By Josh Stevens
In the past year or so, two innovative companies emerged, amid bitter competition but parallel success, to solve some of transportation’s most vexing problems. They have brought spirited late-night revelers home safely. They have gotten travelers to the airport on time. They have dropped off sandwiches to hungry offices. They have given taxi companies fits.
By some accounts, Uber and Lyft, which are each operating in dozens of metro areas around the country, have only one major challenge left to overcome. It is the one that has baffled transportation planners, highway builders, soccer moms and weary executives for generations: mobility in the suburbs.
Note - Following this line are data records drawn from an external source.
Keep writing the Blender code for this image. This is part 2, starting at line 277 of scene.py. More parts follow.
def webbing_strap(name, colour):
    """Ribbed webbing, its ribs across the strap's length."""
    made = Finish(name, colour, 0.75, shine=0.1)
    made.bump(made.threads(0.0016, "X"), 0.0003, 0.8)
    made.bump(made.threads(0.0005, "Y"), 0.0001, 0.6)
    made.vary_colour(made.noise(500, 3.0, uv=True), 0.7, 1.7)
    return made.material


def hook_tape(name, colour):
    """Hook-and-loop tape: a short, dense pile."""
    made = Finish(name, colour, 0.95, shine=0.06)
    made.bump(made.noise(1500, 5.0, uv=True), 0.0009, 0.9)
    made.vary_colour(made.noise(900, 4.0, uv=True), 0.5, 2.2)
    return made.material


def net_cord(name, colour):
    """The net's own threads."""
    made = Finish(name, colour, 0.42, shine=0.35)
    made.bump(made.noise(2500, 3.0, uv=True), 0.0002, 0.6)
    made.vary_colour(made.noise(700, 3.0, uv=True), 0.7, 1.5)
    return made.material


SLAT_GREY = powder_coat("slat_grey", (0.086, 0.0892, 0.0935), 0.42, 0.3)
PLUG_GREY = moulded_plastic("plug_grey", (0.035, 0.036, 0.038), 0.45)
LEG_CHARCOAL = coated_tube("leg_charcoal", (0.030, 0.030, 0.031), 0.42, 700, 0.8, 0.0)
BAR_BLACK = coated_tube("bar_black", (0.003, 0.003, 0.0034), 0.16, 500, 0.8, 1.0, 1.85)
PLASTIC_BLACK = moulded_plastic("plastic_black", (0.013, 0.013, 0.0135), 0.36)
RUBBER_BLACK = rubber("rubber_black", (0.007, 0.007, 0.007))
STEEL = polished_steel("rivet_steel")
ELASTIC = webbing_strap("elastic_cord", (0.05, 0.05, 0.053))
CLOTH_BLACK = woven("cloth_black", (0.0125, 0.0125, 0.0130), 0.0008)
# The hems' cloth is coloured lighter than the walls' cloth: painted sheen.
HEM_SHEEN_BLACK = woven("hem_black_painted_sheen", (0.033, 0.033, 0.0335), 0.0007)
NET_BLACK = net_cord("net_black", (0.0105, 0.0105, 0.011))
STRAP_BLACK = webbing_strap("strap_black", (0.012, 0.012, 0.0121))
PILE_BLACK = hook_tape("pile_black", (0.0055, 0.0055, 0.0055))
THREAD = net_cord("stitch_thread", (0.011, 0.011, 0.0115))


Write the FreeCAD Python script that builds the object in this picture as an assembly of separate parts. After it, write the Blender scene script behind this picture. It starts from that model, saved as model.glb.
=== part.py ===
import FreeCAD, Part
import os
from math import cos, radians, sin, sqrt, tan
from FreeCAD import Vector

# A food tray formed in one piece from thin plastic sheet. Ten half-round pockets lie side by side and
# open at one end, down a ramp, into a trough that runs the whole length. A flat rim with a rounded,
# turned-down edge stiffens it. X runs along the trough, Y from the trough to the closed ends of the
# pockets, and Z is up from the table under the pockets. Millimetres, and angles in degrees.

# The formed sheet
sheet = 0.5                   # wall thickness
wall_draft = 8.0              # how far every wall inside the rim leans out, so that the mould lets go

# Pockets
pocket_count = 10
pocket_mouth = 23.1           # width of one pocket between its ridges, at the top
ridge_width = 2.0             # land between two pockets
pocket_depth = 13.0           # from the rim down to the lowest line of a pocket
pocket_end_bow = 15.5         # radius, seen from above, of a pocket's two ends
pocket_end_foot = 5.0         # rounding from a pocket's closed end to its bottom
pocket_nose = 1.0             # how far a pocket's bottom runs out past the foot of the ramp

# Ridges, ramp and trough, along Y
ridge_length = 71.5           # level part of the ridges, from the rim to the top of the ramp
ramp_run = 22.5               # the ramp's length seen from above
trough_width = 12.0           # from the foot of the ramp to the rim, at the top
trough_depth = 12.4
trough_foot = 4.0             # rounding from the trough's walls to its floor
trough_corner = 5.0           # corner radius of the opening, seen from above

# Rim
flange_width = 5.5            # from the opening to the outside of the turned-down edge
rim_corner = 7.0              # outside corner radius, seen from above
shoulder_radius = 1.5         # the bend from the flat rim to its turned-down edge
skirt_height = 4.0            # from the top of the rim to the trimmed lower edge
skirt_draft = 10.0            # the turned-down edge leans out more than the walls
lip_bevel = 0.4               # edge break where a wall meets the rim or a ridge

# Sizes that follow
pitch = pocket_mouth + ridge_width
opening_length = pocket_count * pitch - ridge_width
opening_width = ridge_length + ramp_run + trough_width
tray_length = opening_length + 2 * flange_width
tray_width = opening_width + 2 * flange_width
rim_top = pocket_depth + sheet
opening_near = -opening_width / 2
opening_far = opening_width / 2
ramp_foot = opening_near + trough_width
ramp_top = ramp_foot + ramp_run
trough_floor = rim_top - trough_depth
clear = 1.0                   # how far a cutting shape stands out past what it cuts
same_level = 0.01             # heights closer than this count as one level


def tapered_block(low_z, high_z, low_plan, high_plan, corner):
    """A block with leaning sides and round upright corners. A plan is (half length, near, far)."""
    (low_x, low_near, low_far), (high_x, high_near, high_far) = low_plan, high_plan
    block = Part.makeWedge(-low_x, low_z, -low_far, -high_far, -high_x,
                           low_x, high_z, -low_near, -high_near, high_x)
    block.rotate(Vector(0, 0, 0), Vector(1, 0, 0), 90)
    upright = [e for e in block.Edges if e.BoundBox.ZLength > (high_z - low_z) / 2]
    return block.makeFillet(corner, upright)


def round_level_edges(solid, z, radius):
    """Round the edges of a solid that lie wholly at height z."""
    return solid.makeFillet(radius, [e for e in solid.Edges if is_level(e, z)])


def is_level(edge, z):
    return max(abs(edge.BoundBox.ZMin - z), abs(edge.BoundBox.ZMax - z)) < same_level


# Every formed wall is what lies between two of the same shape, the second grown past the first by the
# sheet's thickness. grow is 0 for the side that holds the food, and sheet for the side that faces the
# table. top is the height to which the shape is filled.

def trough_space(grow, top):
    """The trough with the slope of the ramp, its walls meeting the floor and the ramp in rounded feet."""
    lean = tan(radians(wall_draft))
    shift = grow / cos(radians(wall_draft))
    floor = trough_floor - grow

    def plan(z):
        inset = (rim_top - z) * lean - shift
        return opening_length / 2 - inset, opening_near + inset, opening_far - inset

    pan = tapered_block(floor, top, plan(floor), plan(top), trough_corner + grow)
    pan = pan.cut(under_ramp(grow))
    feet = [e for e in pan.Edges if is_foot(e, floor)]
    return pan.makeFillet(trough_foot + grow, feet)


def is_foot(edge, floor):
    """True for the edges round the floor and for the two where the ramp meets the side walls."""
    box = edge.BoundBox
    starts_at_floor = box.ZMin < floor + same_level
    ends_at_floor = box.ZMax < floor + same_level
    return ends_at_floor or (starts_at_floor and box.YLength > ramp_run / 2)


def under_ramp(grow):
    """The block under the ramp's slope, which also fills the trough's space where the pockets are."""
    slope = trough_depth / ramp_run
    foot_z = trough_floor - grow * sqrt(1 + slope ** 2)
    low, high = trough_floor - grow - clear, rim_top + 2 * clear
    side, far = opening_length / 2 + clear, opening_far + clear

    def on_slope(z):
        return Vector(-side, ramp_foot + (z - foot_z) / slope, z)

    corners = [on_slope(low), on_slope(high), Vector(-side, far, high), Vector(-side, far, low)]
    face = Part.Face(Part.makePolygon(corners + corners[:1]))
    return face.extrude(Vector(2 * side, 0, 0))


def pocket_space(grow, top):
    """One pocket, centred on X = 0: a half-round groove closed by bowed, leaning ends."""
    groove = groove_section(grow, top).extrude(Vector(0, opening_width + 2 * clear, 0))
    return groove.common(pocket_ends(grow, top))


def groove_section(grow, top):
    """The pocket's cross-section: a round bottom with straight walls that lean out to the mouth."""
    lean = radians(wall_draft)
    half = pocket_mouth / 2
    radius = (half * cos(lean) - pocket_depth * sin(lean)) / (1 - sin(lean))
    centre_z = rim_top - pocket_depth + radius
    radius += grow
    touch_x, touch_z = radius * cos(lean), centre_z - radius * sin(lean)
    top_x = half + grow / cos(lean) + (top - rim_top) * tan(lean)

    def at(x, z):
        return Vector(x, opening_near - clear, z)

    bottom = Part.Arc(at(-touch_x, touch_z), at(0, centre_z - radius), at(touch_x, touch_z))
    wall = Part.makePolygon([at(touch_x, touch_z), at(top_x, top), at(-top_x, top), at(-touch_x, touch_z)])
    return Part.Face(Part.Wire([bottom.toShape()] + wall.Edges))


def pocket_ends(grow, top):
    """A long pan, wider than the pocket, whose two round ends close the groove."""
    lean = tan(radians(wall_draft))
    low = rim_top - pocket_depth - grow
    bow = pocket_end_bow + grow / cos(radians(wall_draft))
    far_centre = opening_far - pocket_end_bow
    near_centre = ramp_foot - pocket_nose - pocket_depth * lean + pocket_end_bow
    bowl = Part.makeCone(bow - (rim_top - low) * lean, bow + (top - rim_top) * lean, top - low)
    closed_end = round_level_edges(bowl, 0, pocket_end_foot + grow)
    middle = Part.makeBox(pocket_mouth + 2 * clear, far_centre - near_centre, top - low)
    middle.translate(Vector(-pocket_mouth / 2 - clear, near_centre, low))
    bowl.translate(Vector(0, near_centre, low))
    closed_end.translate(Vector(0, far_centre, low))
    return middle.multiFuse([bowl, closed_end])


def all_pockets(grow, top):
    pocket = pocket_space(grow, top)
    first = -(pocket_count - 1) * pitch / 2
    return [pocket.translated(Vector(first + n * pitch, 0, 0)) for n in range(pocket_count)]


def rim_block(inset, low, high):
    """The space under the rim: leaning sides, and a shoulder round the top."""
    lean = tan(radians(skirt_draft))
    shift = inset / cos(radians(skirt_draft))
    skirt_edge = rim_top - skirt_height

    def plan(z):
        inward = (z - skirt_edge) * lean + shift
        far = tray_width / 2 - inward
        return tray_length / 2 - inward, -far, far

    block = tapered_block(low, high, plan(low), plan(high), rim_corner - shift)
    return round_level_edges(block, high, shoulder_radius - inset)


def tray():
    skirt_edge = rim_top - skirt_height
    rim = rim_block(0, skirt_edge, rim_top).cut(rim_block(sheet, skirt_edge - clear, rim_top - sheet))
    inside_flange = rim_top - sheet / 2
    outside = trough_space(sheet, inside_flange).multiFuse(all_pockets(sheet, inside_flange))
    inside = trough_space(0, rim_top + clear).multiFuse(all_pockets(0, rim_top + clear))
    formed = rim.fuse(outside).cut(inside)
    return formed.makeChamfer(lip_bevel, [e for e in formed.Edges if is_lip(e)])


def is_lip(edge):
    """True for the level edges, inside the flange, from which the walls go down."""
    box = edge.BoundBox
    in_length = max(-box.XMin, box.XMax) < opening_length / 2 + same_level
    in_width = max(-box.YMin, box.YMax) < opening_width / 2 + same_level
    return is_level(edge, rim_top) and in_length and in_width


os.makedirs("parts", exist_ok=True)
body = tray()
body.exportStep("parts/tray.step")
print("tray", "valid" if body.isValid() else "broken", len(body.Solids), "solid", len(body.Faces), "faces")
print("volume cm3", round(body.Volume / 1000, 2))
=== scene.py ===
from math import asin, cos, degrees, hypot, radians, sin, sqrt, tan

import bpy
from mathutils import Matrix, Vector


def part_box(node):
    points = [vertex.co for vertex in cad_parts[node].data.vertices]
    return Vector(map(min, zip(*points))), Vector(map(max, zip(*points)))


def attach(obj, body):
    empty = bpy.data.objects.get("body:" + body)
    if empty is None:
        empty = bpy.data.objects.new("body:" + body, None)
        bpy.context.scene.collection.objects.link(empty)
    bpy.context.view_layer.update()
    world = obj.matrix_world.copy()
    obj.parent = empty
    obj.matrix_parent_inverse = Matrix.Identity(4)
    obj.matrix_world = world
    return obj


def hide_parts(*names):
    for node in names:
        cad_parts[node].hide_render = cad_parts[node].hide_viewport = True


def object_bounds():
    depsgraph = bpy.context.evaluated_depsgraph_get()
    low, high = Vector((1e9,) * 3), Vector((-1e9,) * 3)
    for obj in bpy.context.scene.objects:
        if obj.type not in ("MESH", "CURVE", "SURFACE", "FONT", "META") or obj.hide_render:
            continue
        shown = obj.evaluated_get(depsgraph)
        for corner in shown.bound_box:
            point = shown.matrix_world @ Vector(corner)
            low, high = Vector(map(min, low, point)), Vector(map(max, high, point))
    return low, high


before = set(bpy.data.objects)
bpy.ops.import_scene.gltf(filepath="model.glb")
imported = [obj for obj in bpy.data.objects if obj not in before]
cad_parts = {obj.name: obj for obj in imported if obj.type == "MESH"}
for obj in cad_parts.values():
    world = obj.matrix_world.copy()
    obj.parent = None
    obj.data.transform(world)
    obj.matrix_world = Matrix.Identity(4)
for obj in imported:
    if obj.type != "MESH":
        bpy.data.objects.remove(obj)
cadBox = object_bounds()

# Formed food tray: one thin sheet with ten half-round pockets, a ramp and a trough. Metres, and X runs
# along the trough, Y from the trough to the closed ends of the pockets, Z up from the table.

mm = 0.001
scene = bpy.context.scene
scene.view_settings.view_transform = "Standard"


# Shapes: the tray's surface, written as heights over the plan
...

“I personally use these services to complete first-mile, last-time trips,” said Susan Shaheen, engineering professor and director of the Innovative Mobility Research program at the University of California, Berkeley. “It’s filling a gap and making it possible for me to take public transit into the city, versus driving.”
Shaheen said that in a recent survey of ride-hail passengers who were getting out of cars in downtown San Francisco, a potentially significant number had begun their trips at transit stops.
The ride-hailing companies’ ability to serve non-driving residents could be even more important than what they do for commuters or for business travelers. Campbell said that many of his passengers are elderly and that, despite the seeming divide between the smartphone and rotary phone generations, they have found the apps to be relatively easy to use.
In many areas, these options could complement, or replace, services that are often costly and inefficient. These include paratransit and assistance for the elderly.
“Agencies are raising this as a possibility,” UC Berkeley’s Shaheen said. “These trips often have to be scheduled well in advance … so spontaneous trip-making is not a possibility.”